After the Deutchesmuseum, I went strolling along the Isar again and eventually found myself at Prinzregentenstraße, one of Munich's main streets. On one end stands the Angel of Peace monument, and the rest of the street is lined with municipal buildings and monuments to Prince Regent Leopold, namesake of about half the things in Munich. I walked down Prinzregentenstraße in search of lunch and picked a restaurant called Cafe Luitpold. It was delightful. I strongly recommend the Bavarian Croque Madame and the Luitpol Lemonade, made from an 80-year-old secret recipe. After lunch, I walking through the city center until I reached the Hofgarten, part of a massive public park and botanical garden called the Englischer Garten. I sat in the Hofgarten for a little while, listing to a violinist play "Ave Maria" in the central pagoda. When I headed out of the Hofgarten, I found myself in front of a very large monument of some sort, which I later learned was Field Marshall's Hall, site of the infamous Beer Hall Putsch. I was hoping to make it to Schloss Nymphenburg before it closed, but I couldn't walk quite that fast. I did have a great time exploring the city for a few hours though, and even stopped to watch some urban river surfers under a bridge in the middle of the city (see the Videos page to have a look!).
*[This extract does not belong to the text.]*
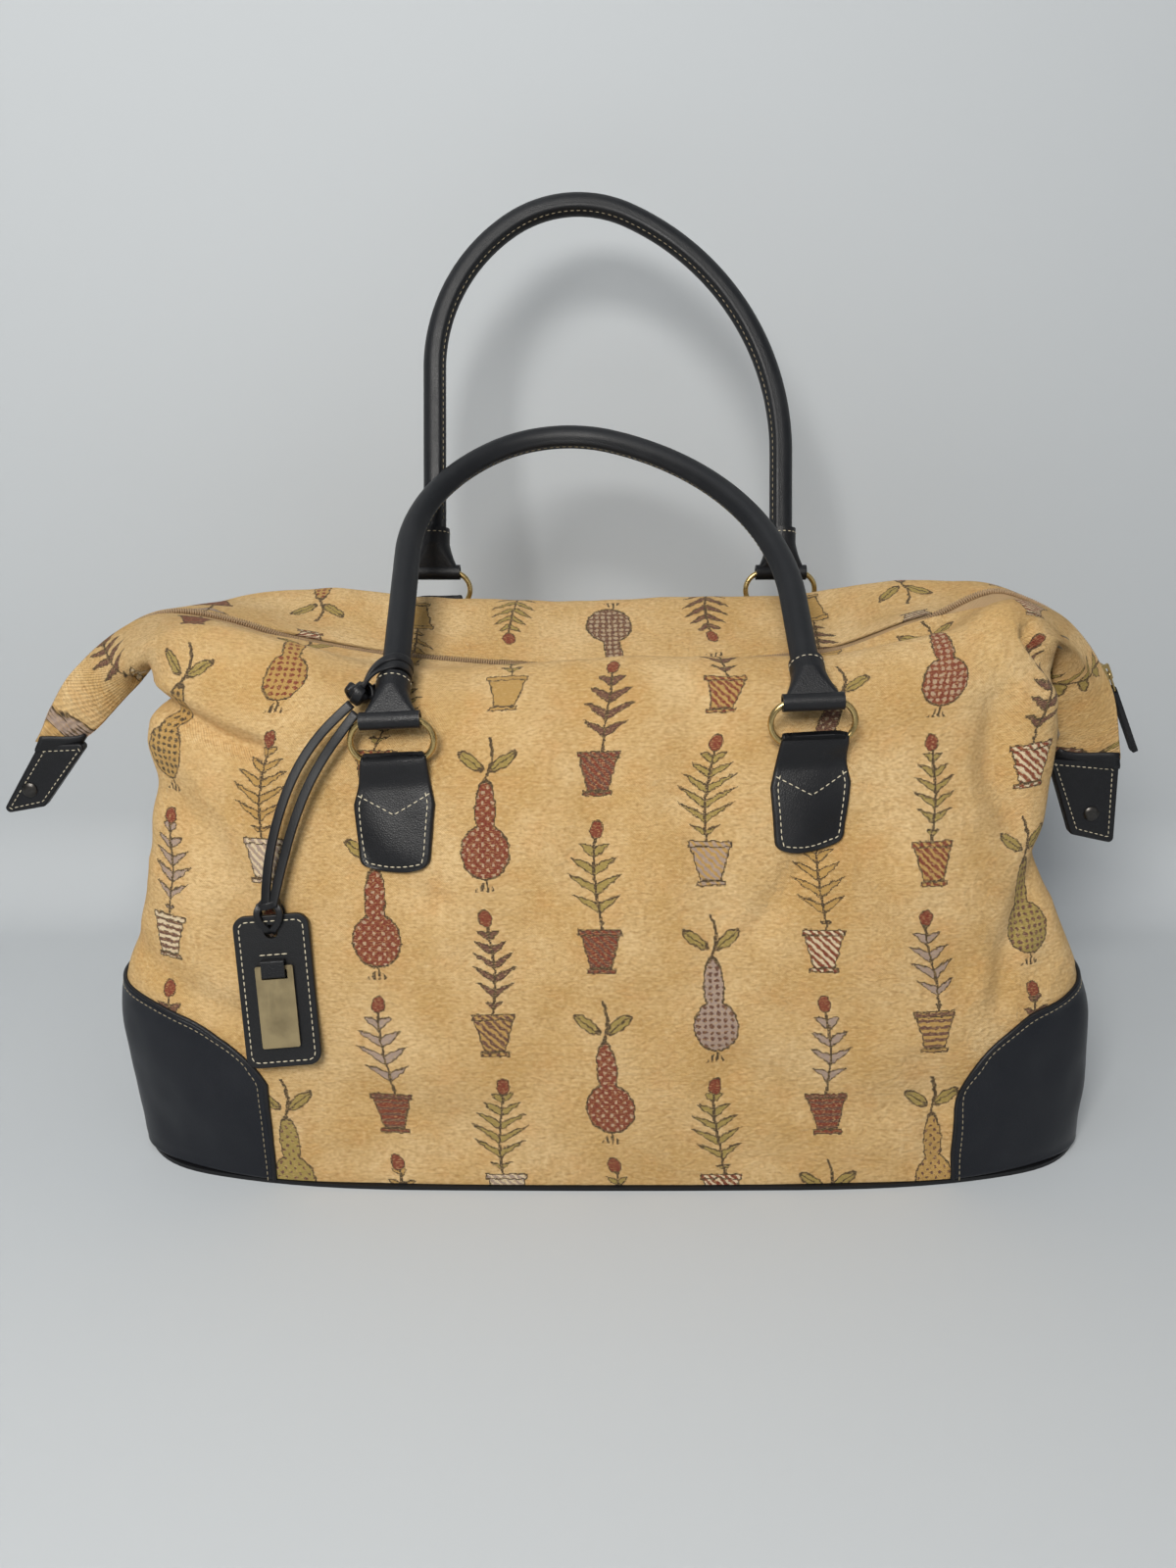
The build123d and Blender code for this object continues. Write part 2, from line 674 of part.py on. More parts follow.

Once I realized Schloss Nymphenburg was just not going to happen, I did the only logical thing and went looking for ice cream. I started walking toward the museum quarter, at the center of which stands a massive ornamental arch as well as a few Greek-inspired temples. I found a great little ice cream shop called Balla Beni, where your ice cream is served in waffle bowls with no cardboard shell, and the whole place is totally paperless. You get two and a half scoops -- one scoop each of any flavor you want, plus a third sample-sized scoop. It was definitely a good choice, and the employees were very friendly and understanding of my complete lack of ability to speak German. I finished my ice cream and went museum hunting, which is really not that much of a challenge in the museum quarter. I picked the State Museum of Egyptian Artifacts, a two-year-old museum in the basement of a art museum. It has an excellent collection, very well organized and artfully presented. The gentleman at the front desk was incredibly excited to hear that an America had heard of this brand new museum and that I would be writing about it on my blog. If you're into Ancient Egypt, it's a must-see.

After the State Museum of Egyptian Art, I couldn't figure out why I was so tired. It turns out I'd walked about 13 miles in 9 hours, so I decided it was nap time, especially since my train left early the next morning. I stopped in a cafe for a pretzel, a raisin roll, and an apple soda and brought them back to my hotel room before turning in early. It was a big day, and it was only half of my big German adventure.